16) Dajjal bisa membesarkan tubuhnya. Sai Baba memliki kemampuan berjalan di udara dan membuat kemukjizatan pada sebuh pesawat terbang.


17) Dajjal biasa keluar masuk pasar dan makanan. Sai Baba juga manusia biasa yang makan dan minum sebagaimana manusia lainnya, ia juga bisa berjalan ke pasar, rumah sakit, proyek irigasi dan tempat lain yang biasa dikunjungi manusia.

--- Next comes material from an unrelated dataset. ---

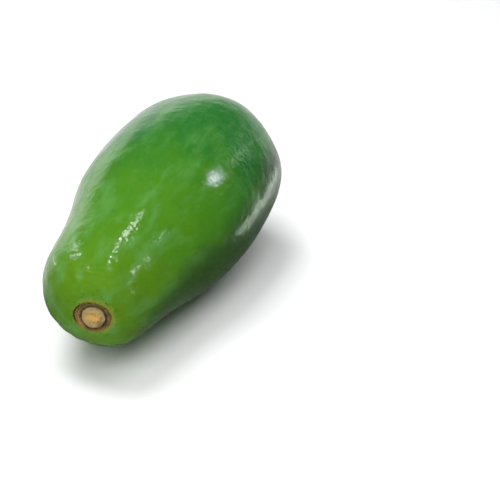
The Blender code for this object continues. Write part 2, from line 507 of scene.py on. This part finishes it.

18) Dajjal bisa memerintahkan bumi untuk mengeluarkan tumbuh2an dan air. Sai baba bisa mengeluarkan air dengan hentakan kakinya.


19) Dajjal tidak memliki anak. Sai Baba mandul, ia tidak beranak dan tidak berkeluarga (tidak menikah).


20) Dajjal memimpin orang yahudi. Sai Baba memiliki misi menyebarkan teologi zionis.


21) Dajjal muncul di zaman pertikaian. Sai Baba mengklaim bahwa ia datang dari masa banyak pertikaian dan persengketaan, dan kedatangannya untuk menegakkan kebenaran dan membinasakan kejahatan.